Lesson 1: Reaction rates and rate laws

# Units of the rate constant

The units of the rate constant, k, depend on the overall reaction order. The units of k for a zero-order reaction are M/s, the units of k for a first-order reaction are 1/s, and the units of k for a second-order reaction are 1/(M·s). Created by Yuki Jung.

## Want to join the conversation?

• It seems that there is a general formula for this.
For n th order, the unit of k will be M/((M^n)*s), right?
• Very keen observation. Yep, that formula will work out for the units of k as the order changes.
• Would the rate constant for third order reactions be 1/M^2 *s?
• Yes, the units of the rate constant are 1/(M²s), although they are more frequently written as M⁻²s⁻¹ or L²mol⁻²s⁻¹.
• Have someone heard about the Arrhenius plot? Can I find it somewhere in the videos here?
• what exactly does # order of reaction mean?
• It's just the sum of the exponents of the chemical species in the rate law (usually the reactants). The order matters because the equations and graphs for the integrated rate law and half life are different depending on the overall order of the reaction. Hope that helps.
• What if the concentration is increased 3 times and the rate of reaction is increased 6 times? In this case, do we need to take 3 to the power of 1.63504 to get to 6 or do we need simplify by dividing 3 and 6 by 3 and turn it to a first order reaction? If the first solution is correct (i.e. taking 3 to the power of 1.63094), what would be the order of this reaction and what would be the unit of "k"?
• The rate law usually gets rounded in those cases - probably a rate of 2 in this case.
Rate law isn't exact but it helps when you're trying to figure how long a reaction will take!
• What is the general formula for finding the unit of k?
• There is no general formula for the constant K you have to find it based on your units.
• How to predict the order of reaction and rate law eq when a rraction take place in two steps eg A+B gives E annd second step E+A gives C where first eq is reversible with const k1 & k1- and second reaction const k2 .. ( overall reaction is 2A+B gives C
• A reaction that has more than 1 step generally has a slow step (The step that is the slowest)
So when we want to derive the rate law of a multi-step reaction, we usually consider only the slow step (Since the slowest step is most likely to affect the rate of the reaction as a whole)

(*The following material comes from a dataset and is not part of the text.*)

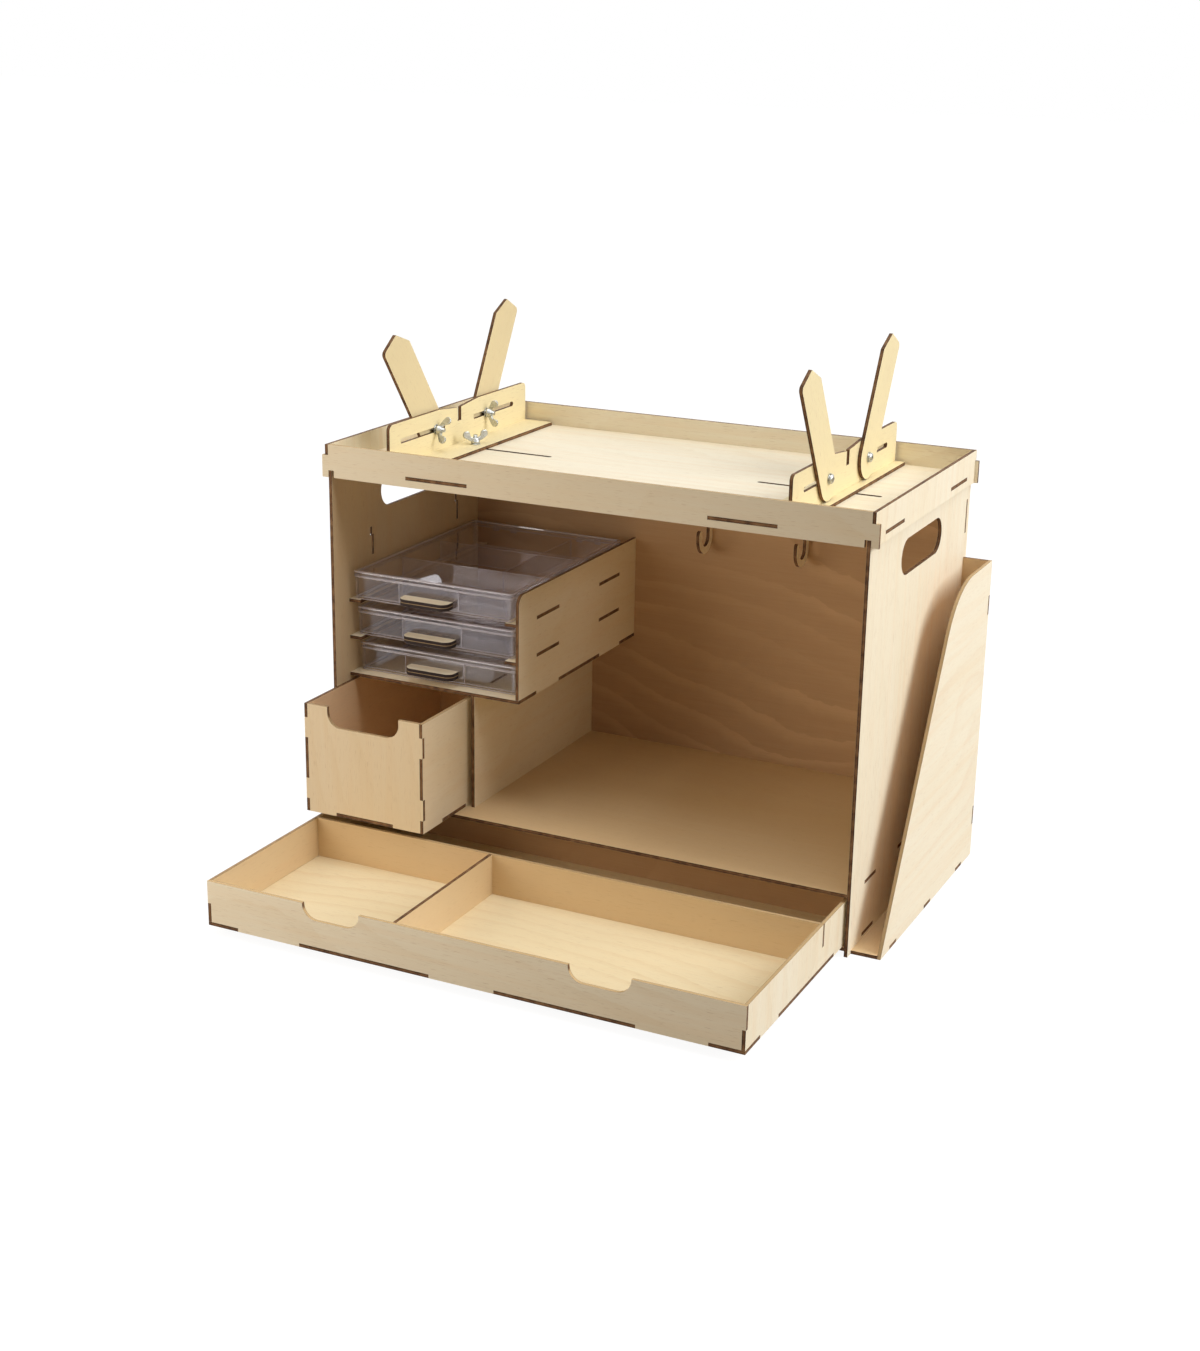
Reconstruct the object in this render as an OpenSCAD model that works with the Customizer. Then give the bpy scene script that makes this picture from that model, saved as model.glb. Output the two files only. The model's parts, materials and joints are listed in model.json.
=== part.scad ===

For example, consider a multi-step reaction :-
A + B → C + D

Step 1 (Slow Step):- A + A → C + E (Rate constant, K1 )
Step 2 (Fast Step) :- E + B → A + D (Rate constant, K2 )

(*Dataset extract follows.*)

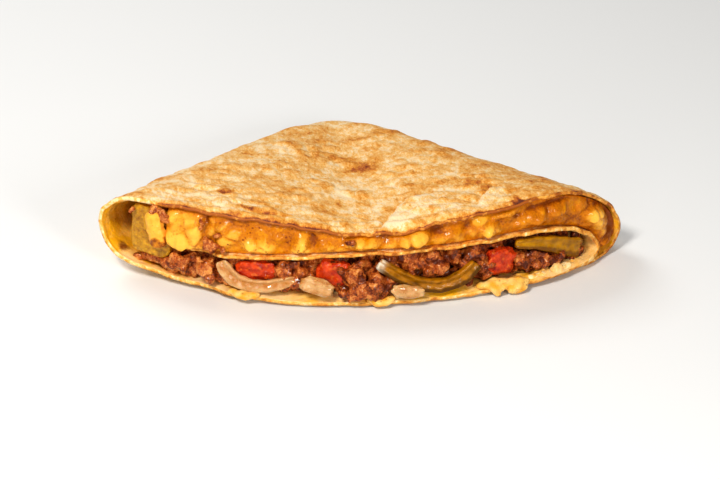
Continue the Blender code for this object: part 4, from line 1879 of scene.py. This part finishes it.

Here E is an intermediate, the product in step 1 and a reactant in step 2 that does not show up in the overall reaction. This is because when steps 1 and 2 are added, intermediate E cancels out, along with the extra reactant A from step 1 (The extra reactant was added to make sure that when we add the 2 equations, we get the original equation).

So the rate law is
Rate = K1 [A] [A] = K1 [A] ^ 2

https://chem.libretexts.org/Bookshelves/Physical_and_Theoretical_Chemistry_Textbook_Maps/Supplemental_Modules_(Physical_and_Theoretical_Chemistry)/Kinetics/Rate_Laws/Reaction_Mechanisms/Rate-Determining_Step
(1 vote)
• What is the equation for pseudo third order rate constant and can you provide few solved examples for the same?
• what would be the solution for fractional-order reaction?
(1 vote)
• Let the reaction be

aA +bB --> Products,

And the rate the equation be,

R = k * [A]^x * [B]^y

Then by comparing units,
M/s = units(k) * M^x * M^y,

or, M/s = units(k) * M^(x+y)

or, M^(1-(x+y))/s = units(k) <--(1)

If x and/or y are/is fractional, then x+y shall be evaluated (may be a fraction) and the units of k can be found by (1).